Reality is eighty million polygons per second, said a weighty graphics book I read almost twenty years ago, when I was looking to draw perfect bezier curves quickly. RiscOS could, I wanted to.

Maybe that's not true any more. Reality has changed.

The newspaper today reports that the Technische Hochschule Nürnberg has built a new building in which, among other subjects, architecture is taught.

That box is the state of German building in 2013. That's how a typical bigco builder will plan and build office buildings, unless an expensive architect interferes. But not just anyone can fight reality: The architects who work and study in that building did not have enough power to interfere.

What do you think that picture is —

  1. a CAD model rendered into a photo to show how the building would look?
  2. a photograph of the finished building?

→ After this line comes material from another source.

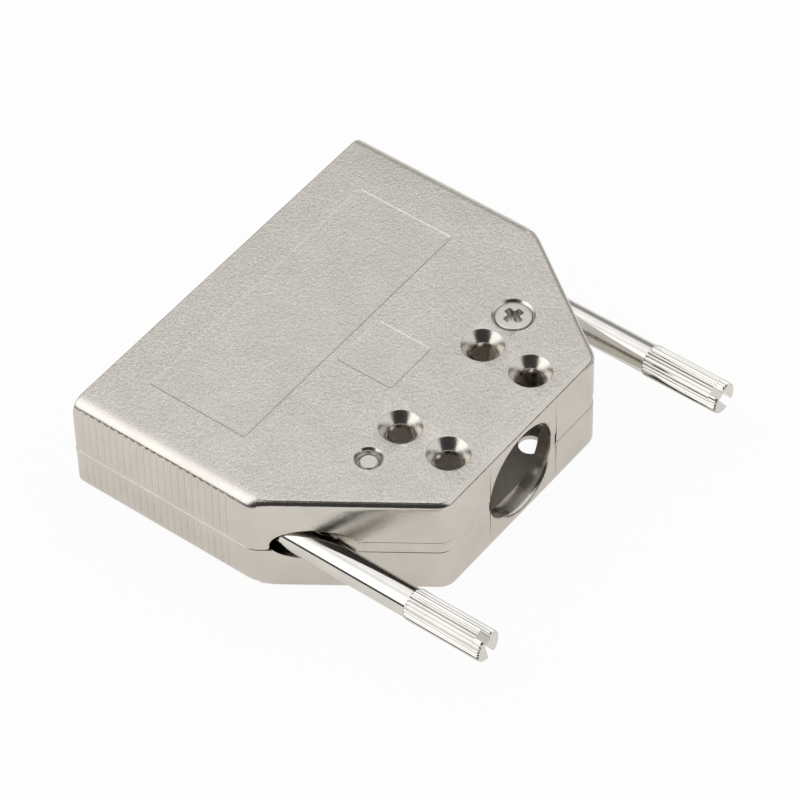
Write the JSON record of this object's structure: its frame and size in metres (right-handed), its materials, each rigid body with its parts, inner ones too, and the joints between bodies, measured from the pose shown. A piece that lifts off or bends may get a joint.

It's not easy to tell any more, is it? I think we've spent so long staring at sparse pictures on computer screens that it has shaped our feeling about what's right, and now that's how we shape our physical surroundings. The author of that graphics book thought that eighty million polygons would approximate reality well enough; a couple of decades later it almost seems as if the polygons control reality. I'm not sure what happened. Perhaps the planners expect the general public to like that kind of povray hello-world nowadays. Or perhaps the planners play around with rendered models and when they chance upon something they like, that's what is built.

(The picture itself is a link; follow it to learn the answer.)

Here's another picture. If the former shows a budget building, this one shows a great deal of money. But is it —

  1. a rendered scene?
  2. a snapshot from a video game?
  3. a glamour photo from a magazine?
  4. advertising?

Again, the link destination reveals the nature of the picture. In a manner of speaking.

If I'd had a picture of the office where I worked six months ago, I would have added that too, with its clean desk policy and swathes of identical tables. I found this of the outside, where two huge glass façades face each other across an easily-rendered surface dotted by easily-rendered objets d'art:

You can tell that's a photo (source) by the lack of people. An architect's rendering would have contained a few clipart humans. Apart from that, this is reality doing its best to climb inside povray.

(By the way, I like the scroller at the top of the façade. Very nice ambiguity inside ambiguity.)